The most fundamental of these habits, these unreflective ways of taking things and interacting with them, constitute my cultural horizon, the tradition that comprises the traditions I take as composing truth. A cultural platform is all of the ways of thinking and seeing and acting that are so obvious, so useful, so successful, that I take them to be a part of the way things are: natural givens, brute facticities. Indeed, I normally do not take them to be anything at all: they are that in terms of which I take all other things to be what they are. A cultural tradition is the always-in-use and hence never-criticized framework of the world. This is how a tradition wraps us within itself—by providing all the conceptual and practical means by which we live our lives.
We make ourselves by how we use what is provided for us. For if cultural practices and understandings must be actualized in some specific way in each situation in which we find ourselves, and if the specific ways are many, even where the generic way is singular, then the choices by which we incarnate our culture are individuating. I am an adjective of my cultural notions, an adverb of its practices. I drive my car cautiously, philosophize in a Platonic manner, worship in accord with an ancient liturgy, and doubt the value of attempting any radical reform of county politics. Insofar as my concretizing choices are consistent, insofar as I develop habits for how I will realize the cultural repertoire at my disposal, ways of thinking and doing will emerge that are characteristic of me and hence definitional. My character is a matter of dispositions; I am how I am likely to behave. What is unique about me, my essential self, the ground of my identity as this person and not another, are the habits I have created by having repeated choices for how best to put the tools of my culture to use in giving shape to the experiences that constitute my days and years.
We are conservatives with respect to our self-identity if we are strict constructionists in the way we take our own individualizing habits, worrying that small departures from established patterns of behavior or belief might undercut our integrity. We revere the familiar places, persons, and routines that give shape and importance to our world. We think that we can bind ourselves securely to these realities only by careful repetition or reverence. In contrast, we are liberals with respect to our self-identity if we do not focus on the specifics of our realizations of tradition but on tradition's more abstract features. We define ourselves more in terms of processes than results. If we are fair in our dealings with others and take responsibility for our decisions, then it matters little what the results actually are. Wherever we happen to live, whomever we chance to know, whatever the appropriate modes of interaction required by the situation, we remain throughout the selfsame person. We are our competence to adapt to the changes swirling around us.

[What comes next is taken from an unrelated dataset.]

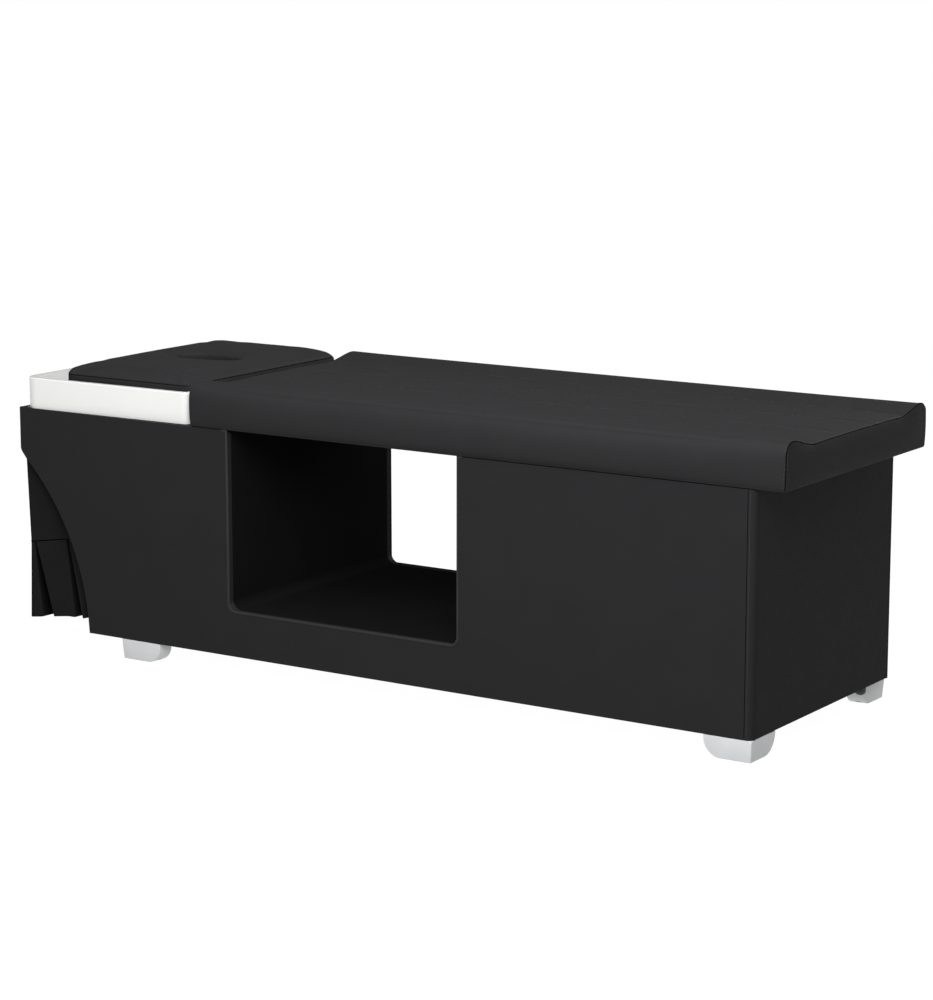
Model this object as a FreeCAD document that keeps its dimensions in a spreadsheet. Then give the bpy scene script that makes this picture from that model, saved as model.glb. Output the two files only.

The conservative self requires stability. It has little tolerance for change and so is most threatened by the intrusion into its world of new ideas or practices. It fears pluralism because it cannot encompass it. But the liberal self is as thin as the conservative self is narrow. It cannot deal effectively with commitment, with the recalcitrance of those who value familiar truths more than agreement. And in its quest for consensus it is always in danger of abandoning any meaningful sort of character, thereby losing its individuality for the sake of an abstract conformity. Thus, whether we are conservative or liberal selves, we are at risk when our interpretation of our cultural platform of understandings and practices seems unable to accommodate the rapid transitions engulfing us.
One crucial safety valve available to combat the collapse of our self-identity is recognizing that we do not always have to be in character to have a character. Anyone is bound to act out of character from time to time. I do something in an unexpected manner, departing from a pattern of responses that others have come to assume of me. He's not himself today, they say, when I grumble and glower instead of smiling pleasantly at their good morning salutation. That's not like him at all, they whisper, when I castigate a Platonic idea as foolish and irrelevant. Were I to persist in such departures from my normal ways, my identity as a self would be called into question: perhaps he's undergoing a mid-life crisis, doubting the value of who he has been and will become. This departure will be temporary if I eventually return to my old beliefs and practices. It will be permanent if I become thereafter a different sort of person, a new man, a maturer self. If the change is radical enough, I may symbolize it by taking on a new name such as often happens to people when they successfully negotiate the rite of passage from adolescence into adulthood or convert to a new religion or commit themselves to a new political movement. No longer Jamie but James, not Saul but henceforth Paul, no more the despised servant but now the respected comrade.
Yet all of these variations within character, and even those that transform our character from conservative to liberal or liberal to conservative, may well be acceptable expressions of our encompassing cultural tradition. It is okay to be out of character occasionally, to play the fool at times, even to alter social roles on Sadie Hawkins Day or at Carnival or on Beltane eve. In our culture there is an available practice for growing up or changing our allegiances; there is an acceptable understanding about the way in which our beliefs can change under the press of changing circumstance. Where there is no such practice or understanding, however, benign deviation becomes malign deviance. To violate the acceptable social patterns is to put myself outside of society, to be alienated from it, to be considered obscene, insane, criminal, traitorous. My freedom is to be whom I choose within a kind of personhood that is never itself in question. I can be liberal or conservative, but only as those terms are meaningfully defined by my tradition. There are things that Americans simply do not do; there are beliefs and practices that threaten the very fabric of a society and so cannot under any circumstances be tolerated.